--- Data supplied ---
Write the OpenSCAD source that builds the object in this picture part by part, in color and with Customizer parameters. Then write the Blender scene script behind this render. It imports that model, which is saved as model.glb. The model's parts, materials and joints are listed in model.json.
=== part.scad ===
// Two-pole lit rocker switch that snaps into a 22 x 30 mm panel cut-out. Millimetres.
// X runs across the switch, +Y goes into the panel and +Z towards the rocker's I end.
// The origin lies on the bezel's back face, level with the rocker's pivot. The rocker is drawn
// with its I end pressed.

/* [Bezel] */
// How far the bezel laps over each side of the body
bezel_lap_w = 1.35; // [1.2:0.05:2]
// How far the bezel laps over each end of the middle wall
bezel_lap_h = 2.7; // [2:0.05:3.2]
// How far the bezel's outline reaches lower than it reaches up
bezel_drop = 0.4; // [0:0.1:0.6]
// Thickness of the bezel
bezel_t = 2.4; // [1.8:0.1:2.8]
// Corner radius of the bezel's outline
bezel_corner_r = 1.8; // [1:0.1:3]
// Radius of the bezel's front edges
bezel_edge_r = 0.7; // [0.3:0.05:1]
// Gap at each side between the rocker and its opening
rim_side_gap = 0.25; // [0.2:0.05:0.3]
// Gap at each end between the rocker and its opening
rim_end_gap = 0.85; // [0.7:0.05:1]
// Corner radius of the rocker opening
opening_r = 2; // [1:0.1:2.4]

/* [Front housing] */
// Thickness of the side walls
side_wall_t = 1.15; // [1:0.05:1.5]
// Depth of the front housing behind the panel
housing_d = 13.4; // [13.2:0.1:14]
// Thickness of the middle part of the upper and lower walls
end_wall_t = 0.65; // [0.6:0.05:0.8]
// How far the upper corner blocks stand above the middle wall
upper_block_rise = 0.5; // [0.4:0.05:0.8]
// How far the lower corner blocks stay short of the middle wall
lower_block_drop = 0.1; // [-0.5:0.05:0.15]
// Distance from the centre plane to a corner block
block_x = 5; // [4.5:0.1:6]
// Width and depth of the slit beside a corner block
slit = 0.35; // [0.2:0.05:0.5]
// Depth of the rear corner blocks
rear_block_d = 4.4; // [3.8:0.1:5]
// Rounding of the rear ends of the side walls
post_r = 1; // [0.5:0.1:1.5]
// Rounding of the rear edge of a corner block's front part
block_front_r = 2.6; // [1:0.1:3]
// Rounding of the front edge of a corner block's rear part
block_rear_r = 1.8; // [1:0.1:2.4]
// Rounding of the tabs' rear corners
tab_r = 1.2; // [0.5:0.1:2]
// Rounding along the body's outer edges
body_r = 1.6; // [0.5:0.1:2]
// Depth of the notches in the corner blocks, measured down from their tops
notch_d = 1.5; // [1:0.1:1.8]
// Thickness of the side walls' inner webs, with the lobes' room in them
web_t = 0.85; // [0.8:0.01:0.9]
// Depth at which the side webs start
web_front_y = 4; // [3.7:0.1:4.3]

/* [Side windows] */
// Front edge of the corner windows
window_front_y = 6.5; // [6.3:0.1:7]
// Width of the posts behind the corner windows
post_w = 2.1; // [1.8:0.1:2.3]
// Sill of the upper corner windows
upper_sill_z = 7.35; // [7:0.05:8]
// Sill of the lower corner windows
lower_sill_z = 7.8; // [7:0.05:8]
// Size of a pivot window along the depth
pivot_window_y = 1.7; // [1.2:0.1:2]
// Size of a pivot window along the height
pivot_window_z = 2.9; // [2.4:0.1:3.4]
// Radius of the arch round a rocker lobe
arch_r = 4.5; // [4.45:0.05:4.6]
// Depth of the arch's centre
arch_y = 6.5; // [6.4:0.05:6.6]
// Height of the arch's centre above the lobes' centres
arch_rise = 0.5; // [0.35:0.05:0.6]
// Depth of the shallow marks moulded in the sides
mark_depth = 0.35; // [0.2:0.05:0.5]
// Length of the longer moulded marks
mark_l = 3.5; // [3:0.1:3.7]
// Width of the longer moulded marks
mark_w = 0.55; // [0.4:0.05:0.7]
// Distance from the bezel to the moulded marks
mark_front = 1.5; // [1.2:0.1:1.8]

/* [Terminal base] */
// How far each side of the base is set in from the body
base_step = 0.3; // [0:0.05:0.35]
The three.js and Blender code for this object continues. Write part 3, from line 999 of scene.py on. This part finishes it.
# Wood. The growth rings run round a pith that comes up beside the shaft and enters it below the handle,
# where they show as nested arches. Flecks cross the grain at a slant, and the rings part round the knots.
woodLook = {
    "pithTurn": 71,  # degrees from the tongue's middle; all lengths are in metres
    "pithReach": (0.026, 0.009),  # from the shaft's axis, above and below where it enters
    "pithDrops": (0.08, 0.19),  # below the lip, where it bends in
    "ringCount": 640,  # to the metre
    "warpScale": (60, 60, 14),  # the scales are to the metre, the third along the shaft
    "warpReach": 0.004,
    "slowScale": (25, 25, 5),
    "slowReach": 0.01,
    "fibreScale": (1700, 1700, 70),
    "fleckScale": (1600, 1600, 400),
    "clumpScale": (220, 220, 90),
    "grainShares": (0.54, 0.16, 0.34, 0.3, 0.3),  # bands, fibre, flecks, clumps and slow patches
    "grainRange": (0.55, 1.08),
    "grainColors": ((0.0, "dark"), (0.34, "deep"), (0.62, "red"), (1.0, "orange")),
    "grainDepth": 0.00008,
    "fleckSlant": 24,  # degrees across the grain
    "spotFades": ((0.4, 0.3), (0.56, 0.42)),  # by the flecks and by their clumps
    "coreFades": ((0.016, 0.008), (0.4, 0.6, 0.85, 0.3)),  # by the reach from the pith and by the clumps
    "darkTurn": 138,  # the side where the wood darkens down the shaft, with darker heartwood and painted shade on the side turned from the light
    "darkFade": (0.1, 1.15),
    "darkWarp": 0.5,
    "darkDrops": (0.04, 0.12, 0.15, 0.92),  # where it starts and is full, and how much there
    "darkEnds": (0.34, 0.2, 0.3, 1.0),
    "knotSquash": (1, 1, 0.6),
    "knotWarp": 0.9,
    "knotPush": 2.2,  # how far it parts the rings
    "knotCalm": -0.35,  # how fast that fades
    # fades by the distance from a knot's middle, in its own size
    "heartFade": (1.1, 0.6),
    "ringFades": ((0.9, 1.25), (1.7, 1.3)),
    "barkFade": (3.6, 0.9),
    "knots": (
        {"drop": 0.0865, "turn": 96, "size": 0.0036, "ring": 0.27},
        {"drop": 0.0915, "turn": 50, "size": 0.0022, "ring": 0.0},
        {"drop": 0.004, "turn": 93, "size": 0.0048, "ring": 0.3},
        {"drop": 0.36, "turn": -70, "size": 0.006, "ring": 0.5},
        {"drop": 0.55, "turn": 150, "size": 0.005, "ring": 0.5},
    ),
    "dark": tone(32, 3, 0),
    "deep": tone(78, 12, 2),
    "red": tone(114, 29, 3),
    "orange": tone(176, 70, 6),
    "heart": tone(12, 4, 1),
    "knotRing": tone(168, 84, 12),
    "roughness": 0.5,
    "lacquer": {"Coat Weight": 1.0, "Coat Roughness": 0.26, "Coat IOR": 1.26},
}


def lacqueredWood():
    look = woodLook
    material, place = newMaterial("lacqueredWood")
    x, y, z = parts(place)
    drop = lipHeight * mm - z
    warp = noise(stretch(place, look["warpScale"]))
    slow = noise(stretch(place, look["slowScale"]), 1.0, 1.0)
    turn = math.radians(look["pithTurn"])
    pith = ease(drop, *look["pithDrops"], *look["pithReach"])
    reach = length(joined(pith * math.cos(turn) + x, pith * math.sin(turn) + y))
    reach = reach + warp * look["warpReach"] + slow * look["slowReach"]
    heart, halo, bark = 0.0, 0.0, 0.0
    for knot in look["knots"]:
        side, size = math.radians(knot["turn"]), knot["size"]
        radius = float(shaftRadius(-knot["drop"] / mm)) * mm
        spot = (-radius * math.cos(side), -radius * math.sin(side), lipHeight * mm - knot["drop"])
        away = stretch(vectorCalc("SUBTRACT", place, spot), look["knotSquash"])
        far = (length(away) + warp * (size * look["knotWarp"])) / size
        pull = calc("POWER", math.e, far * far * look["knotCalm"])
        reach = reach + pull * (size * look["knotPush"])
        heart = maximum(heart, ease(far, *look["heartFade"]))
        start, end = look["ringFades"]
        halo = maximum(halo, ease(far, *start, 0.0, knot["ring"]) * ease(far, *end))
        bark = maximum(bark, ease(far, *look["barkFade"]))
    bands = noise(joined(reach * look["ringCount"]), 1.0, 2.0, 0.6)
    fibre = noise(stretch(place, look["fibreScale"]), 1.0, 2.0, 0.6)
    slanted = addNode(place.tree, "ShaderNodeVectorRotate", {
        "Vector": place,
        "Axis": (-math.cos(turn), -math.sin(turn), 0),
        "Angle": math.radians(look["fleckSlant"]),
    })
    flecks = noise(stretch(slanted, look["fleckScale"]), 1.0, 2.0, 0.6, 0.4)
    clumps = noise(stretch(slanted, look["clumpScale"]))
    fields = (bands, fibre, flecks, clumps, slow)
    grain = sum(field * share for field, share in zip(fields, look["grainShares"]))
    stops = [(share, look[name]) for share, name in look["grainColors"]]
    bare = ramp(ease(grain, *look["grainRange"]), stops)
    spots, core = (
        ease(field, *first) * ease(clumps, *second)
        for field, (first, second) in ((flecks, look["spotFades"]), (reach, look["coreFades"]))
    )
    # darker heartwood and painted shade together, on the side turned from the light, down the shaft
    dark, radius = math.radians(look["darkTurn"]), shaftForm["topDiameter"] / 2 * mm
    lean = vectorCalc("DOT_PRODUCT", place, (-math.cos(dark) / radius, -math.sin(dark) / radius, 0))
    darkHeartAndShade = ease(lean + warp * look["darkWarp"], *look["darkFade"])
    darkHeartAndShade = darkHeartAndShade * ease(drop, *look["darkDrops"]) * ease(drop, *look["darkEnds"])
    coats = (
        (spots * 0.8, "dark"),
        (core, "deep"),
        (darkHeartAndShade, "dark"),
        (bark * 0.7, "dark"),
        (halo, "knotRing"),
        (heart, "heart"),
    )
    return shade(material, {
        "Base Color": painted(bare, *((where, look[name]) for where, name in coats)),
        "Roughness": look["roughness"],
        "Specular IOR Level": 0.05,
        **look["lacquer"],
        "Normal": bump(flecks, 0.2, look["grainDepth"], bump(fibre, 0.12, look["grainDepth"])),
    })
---
Direction: From the opening line of the data above, please print each line as written up to and including the line that contains "opening_r = 2; // [1:0.1:2.4]", and nothing more.

Full solution:
Write the OpenSCAD source that builds the object in this picture part by part, in color and with Customizer parameters. Then write the Blender scene script behind this render. It imports that model, which is saved as model.glb. The model's parts, materials and joints are listed in model.json.
=== part.scad ===
// Two-pole lit rocker switch that snaps into a 22 x 30 mm panel cut-out. Millimetres.
// X runs across the switch, +Y goes into the panel and +Z towards the rocker's I end.
// The origin lies on the bezel's back face, level with the rocker's pivot. The rocker is drawn
// with its I end pressed.

/* [Bezel] */
// How far the bezel laps over each side of the body
bezel_lap_w = 1.35; // [1.2:0.05:2]
// How far the bezel laps over each end of the middle wall
bezel_lap_h = 2.7; // [2:0.05:3.2]
// How far the bezel's outline reaches lower than it reaches up
bezel_drop = 0.4; // [0:0.1:0.6]
// Thickness of the bezel
bezel_t = 2.4; // [1.8:0.1:2.8]
// Corner radius of the bezel's outline
bezel_corner_r = 1.8; // [1:0.1:3]
// Radius of the bezel's front edges
bezel_edge_r = 0.7; // [0.3:0.05:1]
// Gap at each side between the rocker and its opening
rim_side_gap = 0.25; // [0.2:0.05:0.3]
// Gap at each end between the rocker and its opening
rim_end_gap = 0.85; // [0.7:0.05:1]
// Corner radius of the rocker opening
opening_r = 2; // [1:0.1:2.4]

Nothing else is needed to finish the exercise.